Not quite. First of all, with multiple children, multiple wives, multiple homes, etc., Trump has got some pretty hefty expenses, which have to be paid for somehow. This is one of the many ways in which Trump is different from, say, Warren Buffet.

But there are more important reasons why the comparison is problematic, which I thank Matt Levine for delineating so I don’t have to.

First of all: the value of the S&P includes intangibles, but most assessments of Trump’s worth do not credit much if any value to his much-ballyhooed brand:

Bloomberg’s computation of Trump’s net worth basically takes the value of his buildings and golf courses; it “doesn’t value Trump’s brand beyond accounting for cash held in accounts for his licensing deals and business partnerships.” But of course the value of the S&P 500 doesn’t come from the value of its cash and buildings. It comes from expectations of future earnings. Trump claims that he’s worth more than $10 billion because of the value of his brand, which “goes up and down with markets and with attitudes and with feelings, even my own feelings.” That sounds silly when Trump says it about himself, but it is dead right about the S&P, which has had a whole lot of feelings recently.

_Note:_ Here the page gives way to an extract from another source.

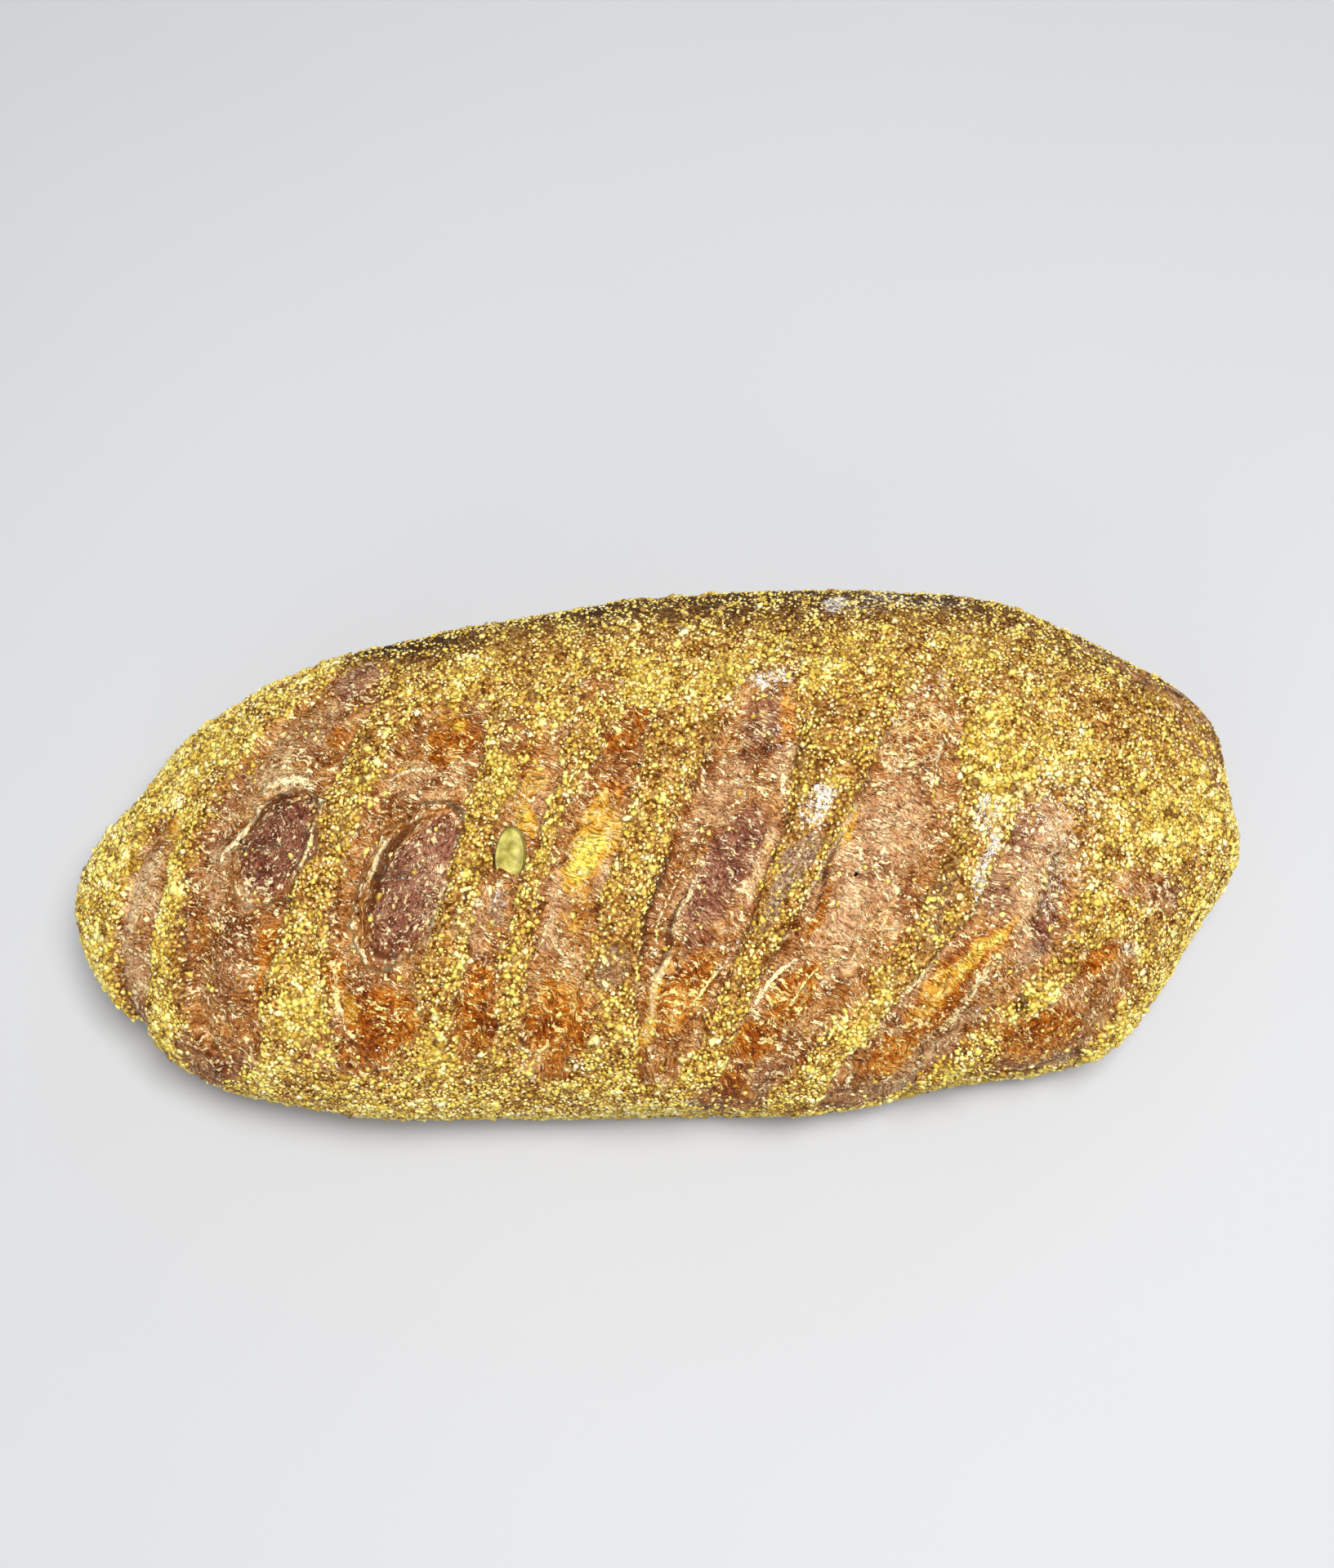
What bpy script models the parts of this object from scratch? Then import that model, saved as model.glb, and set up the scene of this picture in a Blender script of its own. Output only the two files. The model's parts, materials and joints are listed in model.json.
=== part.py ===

But ultimately its value comes from its claim on earnings, and the S&P price/earnings ratio is about 19.6. Just for laughs, put that multiple on Trump’s $300-million-ish of income and you get an organization worth about $6 billion.

Second, most of these comparisons assume that the alternative to being Donald Trump is investing 100% of your assets in a stock market index on a single date. But market timing is a thing – a really hard thing, harder (in fact) than making money in real estate.

[S]aying that you should buy and hold index funds is very different from saying that you should build your wealth via private real estate entrepreneurship and then, at the start of a bull market, cash out and put all of your money in an index fund. Market timing is a skill. Comparing actual Donald Trump versus perfect-market-timer Donald Trump sets him up to lose, but it sets everyone up to lose. Trump’s 1999 net worth was $1.6 billion. If he had cashed out in December and put that money in the S&P, he’d be worth about $2.7 billion now, again without eating. He’s worth more. So you can roughly say that Trump outperformed the S&P from 1974 through 1987, underperformed from 1988 through 1999, and slightly outperformed since.

Not to mention that any sensible portfolio allocation would include bonds and real assets along with stocks. But the most significant problem with the comparison is philosophical:

Not literally everyone can index! . . . [T]hose funds necessarily free-ride off of the capital allocation decisions made by investors, and ultimately off of the business decisions made by entrepreneurs. Dopes like me can grow our wealth by investing indiscriminately in all the companies in the index, but we can only do that because other people — many of them with Wharton degrees and inherited wealth — made the positive, risky decisions to build those companies.

I carry no water for Trump in any capacity, not as a businessperson and certainly not as a political candidate. But I’m as baffled by the conviction of political journalists that they could do investing better than the professionals as I am by the conviction of so many businesspeople and Wall Street types – Trump, for example – that compared to what they do, politics must be beanbag.

Meanwhile, if you want to annoy Trump, ask him why he’s underperformed Richard Branson – or Richard Lefrak – over the course of his career.